Private investors in the Legacy Loans Program are expected to include but are not limited to financial institutions, individuals, insurance companies, mutual funds, publicly managed investment funds, pension funds, foreign investors with a headquarters in the United States, private equity funds, hedge funds and other long-term real estate investors. U.S. banks of all sizes will be eligible to participate in the program. U.S. banks participating in the program will consult with the FDIC, banking regulators and Treasury to identify assets that they propose to sell. Eligible assets are required to be predominately situated in the United States. The FDIC will hire third party valuation consultants to analyze the assets and determine the level of debt that the FDIC will be willing to guarantee on such properties. The debt guaranteed by the FDIC will not exceed a 6 to 1 debt-to-equity ratio.
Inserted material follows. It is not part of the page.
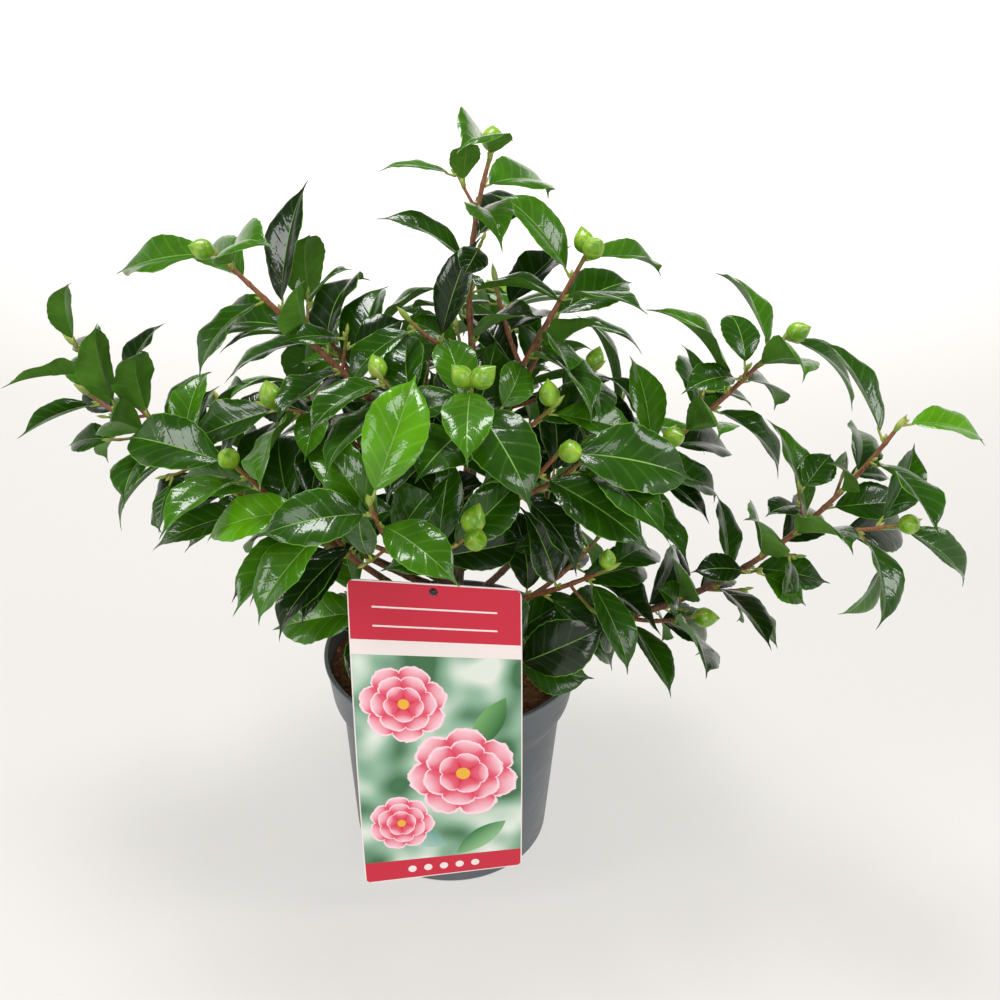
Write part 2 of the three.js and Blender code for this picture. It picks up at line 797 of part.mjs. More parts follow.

The FDIC will receive an annual fee for providing the guaranty and such guaranty will be collateralized by the pool of assets purchased.
Treasury is requesting that all TARP Capital Purchase Program participants submit monthly data regarding lending activity. This report is designed to supplement the monthly reports being filed by the largest CPP recipients as well as more detailed analysis to be completed based upon filed Call Reports.
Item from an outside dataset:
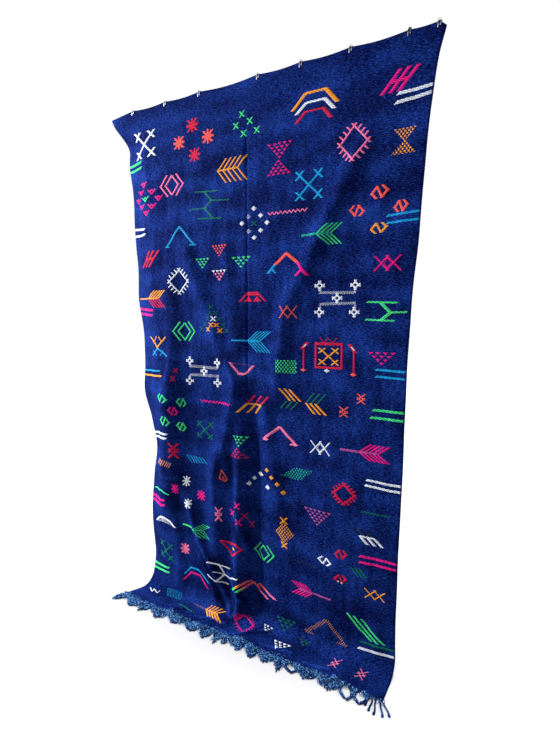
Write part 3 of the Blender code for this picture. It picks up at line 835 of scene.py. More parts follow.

The new CPP Lending Report calls for only three data points: (1) average consumer loans outstanding; (2) average commercial loans outstanding; and (3) total loans outstanding (which should be the sum of the first two data points). Treasury recognizes that the internal reporting capabilities of each institution may vary, and permits institutions to briefly describe how they are reporting each matter. The goal is to maintain the same methodology across time in order to maintain meaningful trend analysis, even if that methodology is different from others.
Reports are due within 30 days of the end of each month, with the first report (for February and March averages) due by April 30, 2009. The Treasury will use the reports only for assessing the effectiveness of the Capital Purcase Program, but the data will be made available, on both an aggregate and institutional level, to the public.
On March 31, 2009, the Government Accountability Office released its March 2009 report on TARP, as well as an accompanying statement. Highlights of the report include almost 2,000 applications still being processes for the TARP Capital Purchase Program, another breakdown of how Treasury is spending the TARP funds (including an apparent 45% reduction in TALF), and a little more guidance on the applicable executive compensation limits.
TARP Capital Recipients and Applications
As of March 27, 2009, 272 publicly held institutions, 248 privately held institutions and 12 community development financial institutions had received TARP Capital Purchase Program funding. Treasury was still in the process of reviewing approval recommendations for 1,190 qualified financial institutions, and more than 750 applicants were still being viewed by the federal bank regulators. More than 250 financial institutions have withdrawn applications, and no applications have been formally denied by Treasury.
The FDIC’s Office of Inspector General report on the Controls Over the FDIC’s Processing of Capital Purchase Program Applications provides some clarity on the number of applications the FDIC has in process, the FDIC’s process for reviewing applications, and the characteristics of TARP Capital Purchase Program funds. While the report was released in late March, the data is generally as of January 15, 2009, and thus may already be significantly out of date for forecasting future results.
Applications Received by the FDIC
As of January 15, 2009, the FDIC had received 1,615 total applications and had recommended 408 applications (or about 25% of the applications it had received) to Treasury for approval, of which 267 had been approved by Treasury. In accordance with Treasury instructions, the report found that the FDIC processed publicly traded applicants first, followed by privately held institutions. However, the report also shows that some private applications (and even two Subchapter S organizations) were forwarded to Treasury while some public applications appeared to remain pending.